If you feel annoyed by the AT&T syntax (I did), it is possible to switch to the Intel syntax --disassembler-options=intel. Add this option in your bat file where the objdump is produced.
objdump -D --disassembler-options=intel main"%platformname%".obj > main"%platformname%".asm
The resulting asm.
mainx64.obj: file format pe-x86-64
Disassembly of section .text:
0000000000000000 <main>:
0: 55 push rbp
1: 48 89 e5 mov rbp,rsp
4: 48 83 ec 20 sub rsp,0x20
8: e8 00 00 00 00 call d <main+0xd>
d: 48 8d 15 00 00 00 00 lea rdx,[rip+0x0] # 14 <main+0x14>
14: 48 8b 0d 00 00 00 00 mov rcx,QWORD PTR [rip+0x0] # 1b <main+0x1b>
1b: e8 00 00 00 00 call 20 <main+0x20>
20: 48 8b 15 00 00 00 00 mov rdx,QWORD PTR [rip+0x0] # 27 <main+0x27>
27: 48 89 c1 mov rcx,rax
2a: e8 00 00 00 00 call 2f <main+0x2f>
2f: b8 00 00 00 00 mov eax,0x0
34: 48 83 c4 20 add rsp,0x20
38: 5d pop rbp
39: c3 ret
g++ contains 4 levels of optimization levels, o0 to o3. Let's look how the optimized code level -O3 specified through the g++ command line.
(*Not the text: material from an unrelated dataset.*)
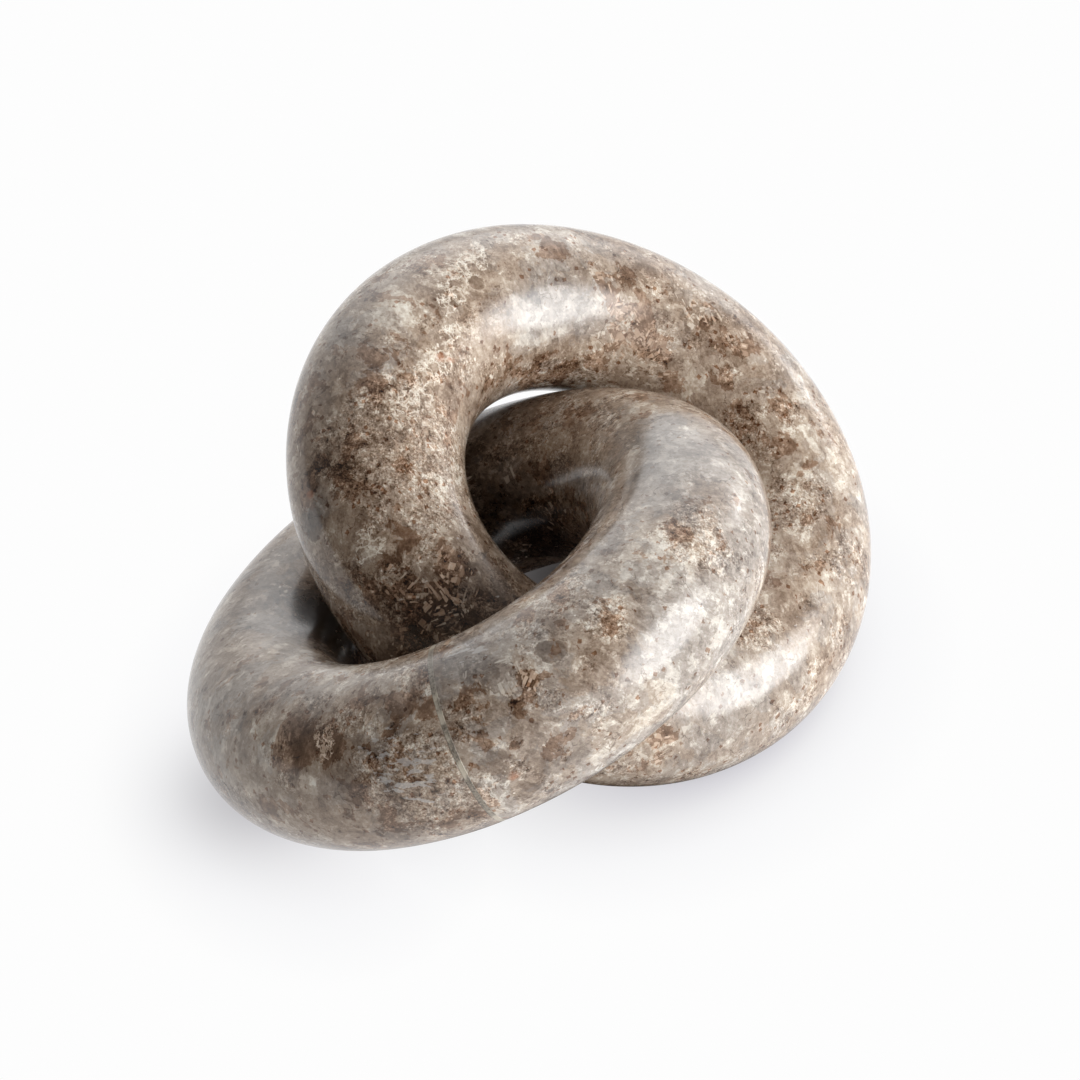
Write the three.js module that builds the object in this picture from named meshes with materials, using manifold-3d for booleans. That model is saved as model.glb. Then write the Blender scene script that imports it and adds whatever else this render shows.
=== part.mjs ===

We will generate optimized assembly code for the following program.
#include <iostream>
int main()
{
std::cout<<"Optimization flag"<<std::endl;
return 0;
}
To generate the level -O3 of optimization the g++ needs to use the following syntax
BATCH
g++ -c -O3 main.cpp -o main.obj
objdump -D --disassembler-options=intel main.obj > main.asm
g++ -o main.exe main.obj
From the Switching Platform section in the previous chapter, you can extend this lines to create an script to generate both x86 and x64.
For such a short program, we can easily identify an optimization at assembly level. The operation mov eax, 0x0 5 bytes size, is replaced with xor eax, eax, 2 bytes size. A rule of thumb is optimized code means less code. But also, optimized versions of opcode are provided if possible, such as in the example above.